破産原因是指導緻破産程序發生的原因,即認定債務人喪失清償能力,當事人得以提出破産申請,法院據以啟動破産程序的法律事實。[6]根據王欣新的定義,破産原因是法律事實,根據該法律事實法院出具受理債務人的破産裁定。另外,根據《破産法》第二節“破産受理”之規定,從破産申請提出、利益相關方異議、證據提交、法院審查認定到最終法院出具破産裁定經嚴格的法定程序後“破産表象”才能被認定為法律意義的破産原因。因此,宋都案一審判決書說理部分的“破産原因”隻能視為嚴重虧損、不能償還債務、停工、被保全等債務人的“破産表象”,而非法律意義上的破産原因,不能據此認定為共益債務。


四、總結和建議


《破産法》第一條總則開宗明義“為規範企業破産程序,公平清理債權債務”表明公平受償是破産法最根本的原則,而共益債務作為新增融資将改變原既定債權的清償順序,因此嚴格認定共益債務有利于實現破産法之公平受償原則。包括前述王欣新、韓長印等破産法泰鬥在内學者對共益債務的定義來看,共益債務認定至少應包括兩點,首先是在破産程序中,其次是為全體債權人的利益。根據學者陳偉劃分,前者為認定共益債務的“程序标準”後者為“結果标準”[7]。蓋因為共益債務為發生在破産程序中的新增債權,在此程序中債務人被破産管理人接管且受法院監督,因此“程序标準”也認為是“絕對程序标準”或“絕對标準”。

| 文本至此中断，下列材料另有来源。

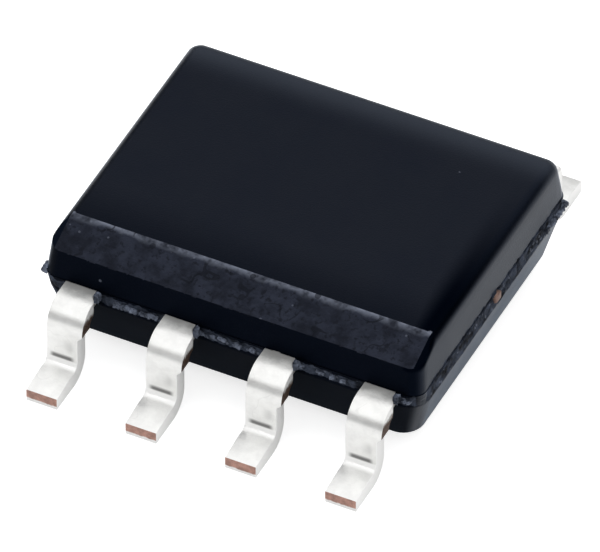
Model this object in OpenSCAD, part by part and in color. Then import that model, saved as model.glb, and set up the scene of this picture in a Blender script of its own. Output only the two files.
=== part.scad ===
// Eight-lead small-outline chip package: a moulded body around a leadframe,
// a die and its bond wires. X runs along the two rows of leads, Z points up,
// and the leads' feet stand on the plane Z = 0. The bevelled long side, at -Y,
// carries leads 1 to 4 from left to right; leads 5 to 8 come back along +Y.

/* [Body] */
// Length of the body at the underside of the leadframe
body_len = 4.83; // [4.6:0.01:5.2]
// Width of the body at the underside of the leadframe
body_wid = 3.91; // [3.7:0.01:4.1]
// Height of the flat top above the seat
body_top = 1.545; // [1.5:0.005:1.75]
// Gap between the flat underside and the seat
standoff = 0.19; // [0.1:0.01:0.3]
// Draft of the upper half's end walls, in degrees
end_draft = 5; // [3:0.5:10]
// Draft of the upper half's long walls, in degrees
side_draft = 8.5; // [3:0.5:12]
// Draft of the lower half's walls, in degrees
lower_draft = 14; // [5:0.5:16]
// Set-back of the upper half across the leadframe's thickness
rim_step = 0.01; // [0:0.001:0.015]
// Plan radius of the upper half's upright corners
upper_corner_r = 0.12; // [0.08:0.01:0.3]
// Plan radius of the lower half's upright corners
lower_corner_r = 0.25; // [0.1:0.01:0.3]
// Radius along the edges of the top
top_edge_r = 0.07; // [0.03:0.005:0.1]
// Radius along the edges of the underside
low_edge_r = 0.05; // [0.02:0.005:0.1]
// How far the bevel reaches in from the top's edge
bevel_run = 0.434; // [0.2:0.002:0.5]
// How far the bevel drops down the long wall
bevel_drop = 0.18; // [0.1:0.005:0.3]

/* [Leads] */
// Distance between neighbouring leads of a row
pitch = 1.27; // [1.2:0.01:1.3]
// Overall distance between the two rows of lead tips
span = 5.97; // [5.8:0.01:6.2]
// Thickness of the leadframe strip
lead_thick = 0.2; // [0.17:0.005:0.23]
// Height of the leadframe's upper face at the body
lead_top = 1; // [0.92:0.01:1.05]
// Width of the upright and the foot
lead_w = 0.4; // [0.36:0.01:0.44]
// Width of the neck where a lead leaves the body
neck_w = 0.38; // [0.3:0.01:0.4]
// Length of the neck outside the body
neck_out = 0.15; // [0.08:0.01:0.18]
// Width across the sheared dam-bar stubs at the shoulder
dam_w = 0.48; // [0.45:0.01:0.52]
// Height above the seat at which the dam-bar stubs end
dam_low = 0.67; // [0.55:0.01:0.75]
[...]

弘達案二審判決中,杭州中院認可了弘達公司對亞西亞公司的工程款債權形成于亞西亞公司破産清算前,不符合《破産法》第42條關于共益債務的規定。遺憾的是,杭州中院沒能以共益債務認定之“程序标準”同案同判,判定宋都公司墊資投入亦不屬于共益債務,而是以行政性、無償性和公益性等非法定的認定标準做出截然相反的判決。


當前房地産企業暴雷不斷,需要大量資金投資盤活。筆者建議,如拟投項目不進入破産程序,資金方可通過多種方式降低投資風險,比如通過施工方定向投入工程建設取得建築工程款優先權,取得原有債權人劣後于新投資金清償的書面承諾書,或者通過債轉股、資産隔離等方式實現新增投資的安全。


注釋

[1] 詳見 杭州中院于2017年12月29日作出的(2017)浙01民終5761号《民事判決書》。


[2] 王欣新:《破産法》,中國人民大學出版社,2007年9月版。


[3] 韓長印,《破産法學》,中國政法大學出版社,2016年。


[4] 範健,王建文,《破産法》,法律出版社,2009年。


[5] 李保春,《爛尾樓盤活的實務問題新探 —以<上海市浦東新區完善市場化法治化企業破産制度若幹規定>為視角》,https://mp.weixin.qq.com/s/xbVwZkd4Dkyq-tPN3J9v0g,訪問日期2022年4月15日。


[6] 王欣新:《破産原因理論與實務研究》,載《天津法學》2020年第1期。


[7] 陳偉,《共益債務的認定——從“絕對程序标準”到“雙重标準”》,載《南京航空航天大學學報(社會科學版)》,第19卷第1期。